The anger of the villagers is mostly directed against middlemen, in this case the contractors the government hired for the work. A majority of the villagers believe the government’s intent is good. “The government is doing good work, but the middlemen are eating up the funds,” said Sumit Gupta of Rajpur.
Jhansi’s Bamer village had a similar story. Pipelines have been laid and taps installed, but more than 80 per cent of the village does not receive water. Kala Devi was on her way to a nearby hand pump when we met her.

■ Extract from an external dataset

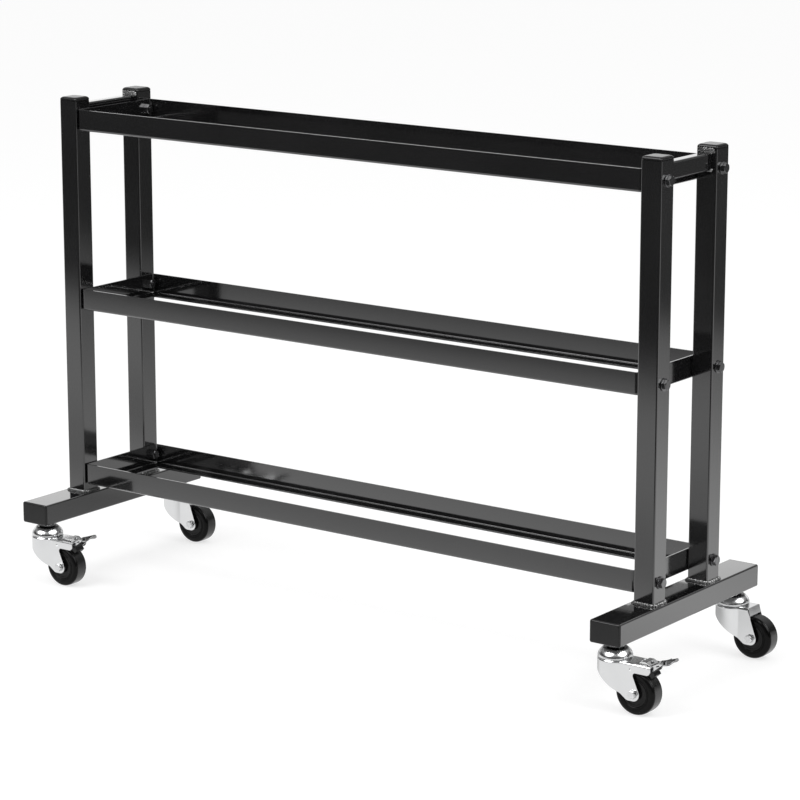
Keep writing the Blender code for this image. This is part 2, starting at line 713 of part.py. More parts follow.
def shoe_mesh():
    """The brake shoe under the pedal, its face curved to the tyre, about the pedal pin's axis."""
    top = CROWN_TOP - LEVER_DIP_DROP - LEVER_SHEET - SEAT_GAP
    outline = []
    for step in range(BEND_STEPS + 1):
        angle = SHOE_FIRST_ANGLE + (SHOE_LAST_ANGLE - SHOE_FIRST_ANGLE) * step / BEND_STEPS
        reach = WHEEL_RADIUS + SHOE_GAP
        outline.append(Vector((TRAIL + reach * math.cos(angle), AXLE_HEIGHT + reach * math.sin(angle))))
    shoulder = LEVER_PIN_HEIGHT - SHOE_SHOULDER_DROP
    neck_start = LEVER_DIP_X - LEVER_SHEET
    outline.append(Vector((neck_start, shoulder)))
    outline.append(Vector((neck_start, top)))
    outline.append(Vector((neck_start + SHOE_NECK_WIDTH, top)))
    outline.append(Vector((neck_start + SHOE_NECK_WIDTH, shoulder)))
    outline.append(Vector((SHOE_HEEL_X, outline[0].y + SHOE_HEEL_RISE)))
    shoe = side_prism(outline, -SHOE_WIDTH / 2, SHOE_WIDTH / 2)
    return moved(shoe, Matrix.Translation((-LEVER_PIN_X, 0, -LEVER_PIN_HEIGHT)))


def build_side_frame(side, sign, cart, finish):
    """One welded side frame: a foot, two uprights and the cross tube between their tops."""
    x = sign * SIDE_FRAME_X
    place(f"{side}_foot", finish["foot"], finish["powder"], cart, (x, 0, CASTER_HEIGHT))
    for end, end_sign in (("front", -1), ("rear", 1)):
        y = end_sign * UPRIGHT_Y
        upright_base = FOOT_TOP + SEAT_GAP
        place(f"{side}_{end}_upright", finish["upright"], finish["powder"], cart, (x, y, upright_base))
        cap_place = (x, y, upright_base + UPRIGHT_LENGTH)
        place(f"{side}_{end}_upright_cap", finish["upright_cap"], finish["cap"], cart, cap_place)
        foot_end = (x, end_sign * FOOT_LENGTH / 2, CASTER_HEIGHT + FOOT_HEIGHT / 2)
        face_out = (-end_sign * math.pi / 2, 0, 0)
        place(f"{side}_{end}_foot_cap", finish["foot_cap"], finish["cap"], cart, foot_end, face_out)
    cross_length = FRAME_DEPTH - 2 * UPRIGHT_SIZE - 2 * SEAT_GAP
    cross_height = FOOT_TOP + SEAT_GAP + UPRIGHT_LENGTH - CROSS_DROP - CROSS_HEIGHT / 2
    cross = tube(CROSS_WIDTH, CROSS_HEIGHT, CROSS_WALL, cross_length)
    start = (x, -cross_length / 2, cross_height)
    place(f"{side}_cross_tube", cross, finish["powder"], cart, start, (-math.pi / 2, 0, 0))


def build_shelf(level, cart, finish):
    """One shelf, its four sides and its four bolts."""
    shelf = SHELF_NAMES[level]
    base = (0, 0, shelf_top(level) - FLANGE_HEIGHT)
    place(f"{shelf}_shelf_front_rail", finish["rail"], finish["powder"], cart, base)
    place(f"{shelf}_shelf_rear_rail", finish["rail"], finish["powder"], cart, base, (0, 0, math.pi))
    for side, side_sign in (("left", -1), ("right", 1)):
        face_out = (0, 0, side_sign * math.pi / 2)
        place(f"{shelf}_shelf_{side}_end", finish["shelf_end"], finish["powder"], cart, base, face_out)
        for end, end_sign in (("front", -1), ("rear", 1)):
            name = f"{shelf}_shelf_{side}_{end}_bolt"
            spot = (side_sign * FRAME_WIDTH / 2, end_sign * UPRIGHT_Y, bolt_height(level))
            place(name, finish["bolt"], finish["steel"], cart, spot, (0, side_sign * math.pi / 2, 0))


def build_caster(corner, place_in_plan, braked, cart, finish):
    """One caster under a foot: the stem stays still, the fork swivels, the wheel turns in the fork."""
    mount = marker(f"{corner}_caster", cart, (*place_in_plan, CASTER_HEIGHT))
    place(f"{corner}_caster_stem", finish["stem"], finish["zinc"], mount)
    swivel = marker(f"{corner}_swivel", mount, (0, 0, 0))
    fork = finish["braked_fork"] if braked else finish["plain_fork"]
    place(f"{corner}_caster_fork", fork, finish["zinc"], swivel)
    axle_centre = (TRAIL, 0, AXLE_HEIGHT)
    across = (math.pi / 2, 0, 0)
    place(f"{corner}_caster_axle", finish["axle"], finish["zinc"], swivel, axle_centre, across)
    place(f"{corner}_caster_wheel", finish["wheel"], finish["tyre"], swivel, axle_centre, across)
    if braked:
        pin = (LEVER_PIN_X, 0, LEVER_PIN_HEIGHT)
        place(f"{corner}_brake_pedal", finish["pedal"], finish["zinc"], swivel, pin)
        place(f"{corner}_brake_shoe", finish["shoe"], finish["cap"], swivel, pin)


def shared_finish():
    """The materials, and the meshes that repeated pieces share."""
    return {
        "powder": new_material("black_powder_coat", (0.020, 0.020, 0.021), 0.22, 0.0),
        "cap": new_material("black_plastic", (0.025, 0.025, 0.026), 0.45, 0.0),
        "steel": new_material("black_zinc", (0.06, 0.06, 0.06), 0.30, 0.9),
        "zinc": new_material("bright_zinc", (0.72, 0.73, 0.74), 0.22, 1.0),
        "tyre": new_material("black_rubber", (0.022, 0.022, 0.022), 0.5, 0.0),
        "foot": foot_mesh(),
        "upright": upright_mesh(),
        "upright_cap": cap_mesh(
            (UPRIGHT_SIZE, UPRIGHT_SIZE), UPRIGHT_WALL, UPRIGHT_CAP_RIM, UPRIGHT_CAP_DOME
        ),
        "foot_cap": cap_mesh((FOOT_WIDTH, FOOT_HEIGHT), FOOT_WALL, FOOT_CAP_RIM, FOOT_CAP_DOME),
        "rail": shelf_member_mesh(SHELF_LENGTH, SHELF_DEPTH / 2),
        "shelf_end": shelf_end_mesh(),
        "bolt": bolt_mesh(),
        "stem": stem_mesh(),
        "plain_fork": fork_mesh(braked=False),
        "braked_fork": fork_mesh(braked=True),
        "axle": axle_mesh(),
        "wheel": wheel_mesh(),
        "pedal": pedal_mesh(),
        "shoe": shoe_mesh(),
    }


def build_cart():
    """The whole cart."""
    clear_scene()
    finish = shared_finish()
    cart = marker("cart", None, (FRAME_CENTRE_X, 0, 0))
    for side, side_sign in (("left", -1), ("right", 1)):
        build_side_frame(side, side_sign, cart, finish)
        for end, end_sign in (("front", -1), ("rear", 1)):
            spot = (side_sign * SIDE_FRAME_X, end_sign * KINGPIN_Y)
            build_caster(f"{side}_{end}", spot, end == "front", cart, finish)
    for level in range(len(SHELF_NAMES)):
        build_shelf(level, cart, finish)


build_cart()
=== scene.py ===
"""Three-tier cart for medicine balls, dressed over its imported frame.

Lengths are in metres. X runs along the cart, Y from its front to its rear, and Z up from the floor.
"""

from math import acos, atan2, copysign, cos, pi, radians, sin, sqrt, tan, tau

import bmesh
import bpy
from mathutils import Matrix, Vector

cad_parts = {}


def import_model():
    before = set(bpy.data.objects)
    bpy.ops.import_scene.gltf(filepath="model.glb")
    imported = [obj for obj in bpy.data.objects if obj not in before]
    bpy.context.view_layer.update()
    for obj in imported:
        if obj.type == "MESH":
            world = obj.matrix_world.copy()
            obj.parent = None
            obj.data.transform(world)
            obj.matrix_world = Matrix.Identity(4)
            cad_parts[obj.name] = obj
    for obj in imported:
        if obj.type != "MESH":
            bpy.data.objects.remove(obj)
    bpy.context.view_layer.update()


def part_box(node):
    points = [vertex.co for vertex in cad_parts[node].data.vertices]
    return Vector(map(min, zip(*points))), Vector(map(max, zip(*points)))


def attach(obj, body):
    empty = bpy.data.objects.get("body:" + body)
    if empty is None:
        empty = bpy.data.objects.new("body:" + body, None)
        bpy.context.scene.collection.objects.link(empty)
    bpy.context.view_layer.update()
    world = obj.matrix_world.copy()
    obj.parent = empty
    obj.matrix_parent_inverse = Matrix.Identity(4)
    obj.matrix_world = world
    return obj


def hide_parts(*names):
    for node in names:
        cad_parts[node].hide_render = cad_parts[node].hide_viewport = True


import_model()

SIDES = (("left", -1), ("right", 1))
ENDS = (("front", -1), ("rear", 1))
SHELVES = ("bottom", "middle", "top")

# Tubes and caps
SEAT_GAP = 0.0003
TUBE_CORNER = 0.003
UPRIGHT_SIZE = 0.040
UPRIGHT_WALL = 0.002
FOOT_WIDTH = 0.060
FOOT_HEIGHT = 0.040
FOOT_WALL = 0.0025
CROSS_WIDTH = 0.020
CROSS_HEIGHT = 0.030
CROSS_WALL = 0.0015
PLUG_PLAY = 0.0003
PLUG_DEPTH = 0.014
PLUG_RINGS = (
    (-PLUG_DEPTH, 0.0006), (-PLUG_DEPTH + 0.001, 0), (-0.009, 0), (-0.0085, 0.0006),
    (-0.007, 0.0006), (-0.0065, 0), (SEAT_GAP, 0),
)
RIM_EASE = 0.0003
UPRIGHT_CAP = (0.002, 0.005)
FOOT_CAP = (0.0008, 0.0032)

# Shelf angle
FLANGE_HEIGHT = 0.040
LEDGE_WIDTH = 0.030
ANGLE_THICKNESS = 0.003
ANGLE_BEND = 0.0045
SHELF_CORNER = 0.007
BOLT_HOLE = 0.011

# Bolts and welds
WASHER_ROUND = 0.0004
HEAD_SLOPE = 1.7
THREAD_ROOT = 0.45
THREAD_RIDGE = 0.36
WELD_CORNER = 0.002
OVERLAY_WIDTH = 0.030
OVERLAY_RISE = 0.0012
OVERLAY_LIFT = 0.001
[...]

Zubair Baig, Additional District Magistrate of Mahoba, said: “All the pending villages will be covered very soon.” According to him, awareness programmes are being run to make villagers aware of water conservation. Baig also said that villagers were often suspicious of tapped water. “When we tour the villages, we ourselves drink the tap water to show them it is safe,” he said.
Several village water sanitation committees have been formed to oversee the project, each with 15 to 20 villagers and the sarpanch as members. Officials spoke of how the village sarpanch and children were often brought to water treatment plants and shown the process so that they could educate others.
According to Anurag Shrivastav, Principal Secretary of the Namami Gange and Rural Water Supply Department, the implementation of the Jal Jeevan Mission was being done in three phases. “The first phase, which includes the construction of water pipelines and other mechanical and technical work, is almost fully complete,” he said.
The second and third phases, which involve bringing water from a treated source into water tanks, are still in progress.
Shrivastav said the government was penalising companies that have not delivered. He said the government aimed to complete all three phases in most villages by end-November.
Despite its ambitious aims, the implementation of the Jal Jeevan Mission has been fraught with challenges, and the struggle for clean tap water continues. In Bundelkhand, the age-old sight of women trekking with large water pots remains a common one.